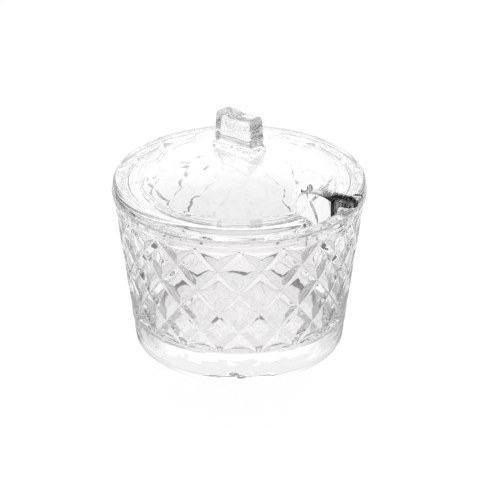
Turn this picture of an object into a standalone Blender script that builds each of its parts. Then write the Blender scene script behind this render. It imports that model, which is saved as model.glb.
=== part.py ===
"""Pressed-glass sugar bowl: a tapered bowl cut with diamond facets, and a loose lid with a spoon notch.

Metres, +Z up. The origin is the centre of the underside of the bowl, and the lid lies on the rim.
"""

import math

import bmesh
import bpy
from mathutils import Matrix

MM = 0.001
SEGMENTS = 72  # steps round each turned shape

# Bowl
RIM_RADIUS = 55.0 * MM
RIM_Z = 72.0 * MM
RIM_BAND = 2.4 * MM  # plain upright band below the rim
RIM_PROUD = 0.3 * MM  # how far the band stands out from the taper
BASE_RADIUS = 45.2 * MM  # where the taper would meet the underside
BASE_ROUND = 2.0 * MM
MOUTH_RADIUS = 47.4 * MM  # inner wall at the rim
FLOOR_RADIUS = 39.4 * MM  # inner wall at the floor
FLOOR_Z = 11.0 * MM
FLOOR_FILLET = 6.0 * MM
RIM_OUTER_ROUND = 0.8 * MM
RIM_INNER_ROUND = 2.8 * MM

# Diamond facets: rows of ridge crossings, each row half a diamond below the one above
FACETS_ROUND = 18
HALF_ROWS = 5
LATTICE_TOP_Z = 67.2 * MM
HALF_PITCH = 10.3 * MM
FACET_DEPTH = 1.3 * MM  # below the ridges, at a facet's centre
FACET_ABOVE = 0.2 * MM  # how far a cutter reaches outside the taper
RIDGE_HALF_WIDTH = 0.35 * MM
FACET_DRAFT = 1.2  # width of a facet's sloping border for each unit of its depth

# Lid
SEAT_GAP = 0.3 * MM  # between the rim and the flange that lies on it
LID_RADIUS = 54.5 * MM
FLANGE_THICK = 4.8 * MM
FLANGE_ROUND = 2.4 * MM
DOME_FOOT_RADIUS = 43.4 * MM
DOME_TOP_Z = 90.0 * MM
SHELL_THICK = 3.2 * MM
SKIRT_OUTER = 46.4 * MM  # below its fillet; the skirt tapers from there
SKIRT_OUTER_LOW = 45.8 * MM
SKIRT_INNER = 43.2 * MM
SKIRT_FILLET = 2.6 * MM  # between the skirt and the flange
SKIRT_DEPTH = 8.0 * MM
SKIRT_ROUND = 0.7 * MM

# Spoon notch in the edge of the lid, and the knob in line with it
NOTCH_AZIMUTH = math.radians(-40.0)
NOTCH_WIDTH = 23.0 * MM
NOTCH_END_RADIUS = 35.0 * MM  # from the lid's axis to the rounded inner end

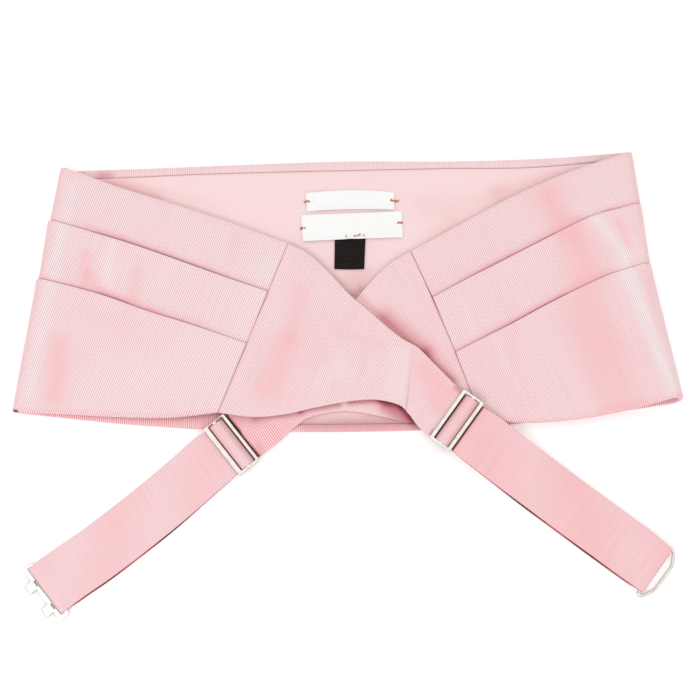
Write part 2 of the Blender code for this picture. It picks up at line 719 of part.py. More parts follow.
def end_points(frame, points):
    """Points given as out, across and height from a strap's end, placed in the garment."""
    middle, out, aside = frame
    points = np.asarray(points, float)
    plan = middle + points[:, :1] * out + points[:, 1:2] * aside
    return np.column_stack([plan, points[:, 2]])


def make_hook_plate(slider, table):
    """The hook plate: a slotted plate round the strap's end, and two tongues that curl back under it."""
    frame = end_frame(slider, table)
    middle_height = STRAP_WALL / 2 + LOOP_RADIUS
    front = SEAM_GAP
    back = front - PLATE_SLOT
    opening = (front + ROOT_OPENING[0], front + ROOT_OPENING[1])
    out_cuts = (back - PLATE_BAR, back, front, *opening, front + PLATE_RAIL)
    half = ROOT_OPENING_WIDTH / 2
    roots = [place + side * half for place in TONGUE_PLACES for side in (-1, 1)]
    across_cuts = (PLATE_SIDES[0], PLATE_SLOT_SIDES[0], *roots, PLATE_SLOT_SIDES[1], PLATE_SIDES[1])
    holes = {(1, 1), (1, 2), (1, 3), (1, 4), (1, 5), (3, 2), (3, 4)}
    points, faces = plate_mesh(out_cuts, across_cuts, holes, PLATE_THICKNESS)
    points[:, 2] += middle_height - PLATE_THICKNESS / 2
    plate = object_of("hook_plate", end_points(frame, points), faces, NICKEL)
    turn = np.linspace(math.pi / 2, -math.pi / 2, TONGUE_STEPS + 1)
    curl = TONGUE_REACH - PLATE_THICKNESS / 2 - TONGUE_RADIUS
    bend_out = curl + TONGUE_RADIUS * np.cos(turn)
    bend_height = middle_height - TONGUE_RADIUS * (1 - np.sin(turn))
    bend = np.stack([bend_out, bend_height], axis=-1)
    start = (front + TONGUE_ROOT, middle_height)
    end = (TONGUE_RETURN, middle_height - 2 * TONGUE_RADIUS)
    side_view = np.array([start, *bend, end])
    tangent = unit(spread(side_view, 0))
    normal = np.stack([-tangent[:, 1], tangent[:, 0]], axis=-1) * TONGUE_THICKNESS / 2
    for number, place in enumerate(TONGUE_PLACES):
        columns = []
        for face, side in ((1, -1), (1, 1), (-1, 1), (-1, -1)):
            shifted = side_view + face * normal
            across = np.full(len(shifted), place + side * TONGUE_WIDTH / 2)
            columns.append(end_points(frame, np.column_stack([shifted[:, 0], across, shifted[:, 1]])))
        tongue = loft(f"tongue_{number}", np.stack(columns, axis=1), NICKEL)
        tongue.hide_render = True
        tongue.display_type = "WIRE"
        join = plate.modifiers.new(f"tongue_{number}", "BOOLEAN")
        join.operation = "UNION"
        join.object = tongue


def rounded_corners(corners, bend, steps):
    """A closed line through the corners, each one cut short by bend and rounded over a few steps."""
    corners = np.asarray(corners, float)
    found = []
    for index, corner in enumerate(corners):
        before = corners[index - 1] - corner
        after = corners[(index + 1) % len(corners)] - corner
        cut = min(bend, WIRE_BEND_SHARE * np.linalg.norm(before), WIRE_BEND_SHARE * np.linalg.norm(after))
        start = corner + unit(before) * cut
        end = corner + unit(after) * cut
        for t in np.linspace(0.0, 1.0, steps):
            found.append((1 - t) ** 2 * start + 2 * t * (1 - t) * corner + t**2 * end)
    return np.array(found)


def make_wire_eye(slider, table):
    """The wire eye: a round wire bent to a closed loop that passes through the strap's end."""
    frame = end_frame(slider, table)
    corners = [(corner.out, corner.across) for corner in WIRE_CORNERS]
    line = rounded_corners(corners, WIRE_BEND, WIRE_BEND_STEPS)
    apart = np.linalg.norm(line - np.roll(line, 1, axis=0), axis=1) > SAME_POINT
    line = line[apart]
    tangent = unit(np.roll(line, -1, axis=0) - np.roll(line, 1, axis=0))
    side = np.stack([-tangent[:, 1], tangent[:, 0]], axis=-1)
    height = STRAP_WALL / 2 + LOOP_RADIUS
    columns = []
    for angle in np.arange(WIRE_SIDES) * 2 * math.pi / WIRE_SIDES:
        plan = line + side * WIRE_RADIUS * math.cos(angle)
        level = np.full(len(line), height + WIRE_RADIUS * math.sin(angle))
        columns.append(end_points(frame, np.column_stack([plan, level])))
    loft("wire_eye", np.stack(columns, axis=1), NICKEL, endless=True)


def make_label(name, corners, finish):
    """A label: a flat piece just above the lining."""
    bottom = LINING_TOP + SEAM_GAP
    plan = np.array(corners)
    rings = [np.column_stack([plan, np.full(len(plan), level)]) for level in (bottom, bottom + LABEL_WALL)]
    loft(name, np.array(rings), finish)


def main():
    """Builds every piece."""
    clear_scene()
    make_panel()
    make_yoke("left_yoke", LEFT_WING, 1.0, LEFT_YOKE, RIGHT_SLIDER)
    make_yoke("right_yoke", RIGHT_WING, -1.0, RIGHT_YOKE, LEFT_SLIDER)
    make_strap("left_strap", LEFT_SLIDER, LEFT_ROUTE, LEFT_FLOOR, 0.0, LEFT_UNDER_SHIFT)
    make_strap("right_strap", RIGHT_SLIDER, RIGHT_ROUTE, RIGHT_FLOOR, EYE_NARROWING, RIGHT_UNDER_SHIFT)
    make_slider("left_slider", LEFT_SLIDER)
    make_slider("right_slider", RIGHT_SLIDER)
    make_hook_plate(LEFT_SLIDER, LEFT_ROUTE)
    make_wire_eye(RIGHT_SLIDER, RIGHT_ROUTE)
    make_label("upper_label", UPPER_LABEL, WHITE_SATIN)
    make_label("main_label", MAIN_LABEL, WHITE_SATIN)
    make_label("care_label", CARE_LABEL, BLACK_TAPE)


main()
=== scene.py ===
"""The looks of a pleated silk cummerbund: it lies with its pleats down, its ends folded over and its straps
crossed.

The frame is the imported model's: X along the garment, Y from its lower edge to its upper edge, Z up, the
table at z = 0. Sizes in the tables are millimetres, and each mesh is scaled to metres as it is made. Every
cloth piece is a closed shell on a grid: rows run along the garment, and the points of one row are the
outline of the cloth's cut. Words: a rail is one of the panel's four lines (upper edge, two pleats, lower
edge); a level is a distance out from the panel's inner face; a stroke is a soft mark along a line.
"""

import json
import logging
import math
from dataclasses import dataclass
from enum import Enum
from typing import NamedTuple

import bmesh
import bpy
import numpy as np
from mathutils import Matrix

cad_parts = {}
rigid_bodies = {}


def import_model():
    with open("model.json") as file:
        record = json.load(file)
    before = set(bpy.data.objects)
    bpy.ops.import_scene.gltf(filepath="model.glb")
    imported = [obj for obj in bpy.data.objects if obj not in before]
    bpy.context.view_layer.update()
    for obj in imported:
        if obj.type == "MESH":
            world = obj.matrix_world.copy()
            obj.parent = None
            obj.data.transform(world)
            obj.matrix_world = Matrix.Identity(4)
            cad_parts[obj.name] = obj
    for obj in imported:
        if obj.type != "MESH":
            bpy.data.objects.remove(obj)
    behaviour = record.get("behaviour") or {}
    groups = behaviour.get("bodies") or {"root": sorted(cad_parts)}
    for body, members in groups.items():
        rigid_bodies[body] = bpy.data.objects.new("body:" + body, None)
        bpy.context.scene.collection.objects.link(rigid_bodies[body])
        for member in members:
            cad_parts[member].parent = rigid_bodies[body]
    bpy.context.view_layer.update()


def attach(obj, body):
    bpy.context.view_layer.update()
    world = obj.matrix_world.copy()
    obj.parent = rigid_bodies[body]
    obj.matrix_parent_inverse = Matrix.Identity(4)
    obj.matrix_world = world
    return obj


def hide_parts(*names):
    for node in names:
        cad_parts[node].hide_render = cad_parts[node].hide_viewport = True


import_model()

LOG = logging.getLogger("cummerbund")
MM = 0.001
Grid = np.ndarray
Piece = bpy.types.Object
Material = bpy.types.Material
Socket = bpy.types.NodeSocket

# ---- Sizes shared by several pieces ----

OUTER_WALL = 1.0
LINING_WALL = 1.0
YOKE_WALL = 1.2
STRAP_WALL = 1.0
SEAM_GAP = 0.3
LAYER_GAP = 0.2
STITCHED_GAP = 0.08
TURNING_LEVEL = -1.4
CENTRE_HEIGHT = OUTER_WALL
LINING_TOP = CENTRE_HEIGHT + SEAM_GAP + LINING_WALL
RIB_PITCH = 1.0
STRAP_RIB_PITCH = 1.08

# Where the four rails are, from the panel's upper edge at 0 to its lower edge at 1.
PLEAT_FRACTIONS = (0.0, 0.22, 0.46, 1.0)

# The dark line beside a seam: its shade, its half width, and how far it dips for a shade of 1.
SEAM_SHADE = 0.25
SEAM_SHADE_WIDTH = 0.3
SEAM_DIP = 0.25

# How far from a seam or a fold its bow fades out.
BOW_REACH = 24.0

# The angles in degrees above which an edge is left sharp: on cloth, stamped metal and everything else.
CLOTH_SHARP = 55.0
METAL_SHARP = 20.0
PLAIN_SHARP = 60.0

# The most that a mesh keeps of a tone, a shade or the strength of its ribs.
STRONGEST_MARK = 2.5

# The extra places next to an end, in steps before it.
END_STEPS = (0.5, 0.25, 0.12, 0.05, 0.0)

# A stamped plate: the steps round its edges, how close points are merged, and how much of a side a corner's
# rounding may take.
BEVEL_STEPS = 3
MERGE_DISTANCE = 0.002
LONGEST_CUT = 0.45


class CentreSection(NamedTuple):
    """A straight cut across the middle of the panel."""

    upper_x: float
    upper_y: float
    lower_x: float
    lower_y: float


class WingSection(NamedTuple):
    """A cut across a folded-over end of the panel, with the heights of its inner face."""

    upper_x: float
    upper_y: float
    pleat1_x: float
    pleat1_y: float
    pleat2_x: float
    pleat2_y: float
    lower_x: float
    lower_y: float
    upper_height: float
    lower_height: float


class YokeSection(NamedTuple):
    """A cut across a yoke, with the heights of the cloth's middle."""

    upper_x: float
    upper_y: float
    lower_x: float
    lower_y: float
    upper_height: float
    lower_height: float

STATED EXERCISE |
Copy exactly, and only, the lines from the one containing "make_hook_plate(LEFT_SLIDER, LEFT_ROUTE)" through the one containing "before = set(bpy.data.objects)".

EXPECTED OUTPUT |
    make_hook_plate(LEFT_SLIDER, LEFT_ROUTE)
    make_wire_eye(RIGHT_SLIDER, RIGHT_ROUTE)
    make_label("upper_label", UPPER_LABEL, WHITE_SATIN)
    make_label("main_label", MAIN_LABEL, WHITE_SATIN)
    make_label("care_label", CARE_LABEL, BLACK_TAPE)


main()
=== scene.py ===
"""The looks of a pleated silk cummerbund: it lies with its pleats down, its ends folded over and its straps
crossed.

The frame is the imported model's: X along the garment, Y from its lower edge to its upper edge, Z up, the
table at z = 0. Sizes in the tables are millimetres, and each mesh is scaled to metres as it is made. Every
cloth piece is a closed shell on a grid: rows run along the garment, and the points of one row are the
outline of the cloth's cut. Words: a rail is one of the panel's four lines (upper edge, two pleats, lower
edge); a level is a distance out from the panel's inner face; a stroke is a soft mark along a line.
"""

import json
import logging
import math
from dataclasses import dataclass
from enum import Enum
from typing import NamedTuple

import bmesh
import bpy
import numpy as np
from mathutils import Matrix

cad_parts = {}
rigid_bodies = {}


def import_model():
    with open("model.json") as file:
        record = json.load(file)
    before = set(bpy.data.objects)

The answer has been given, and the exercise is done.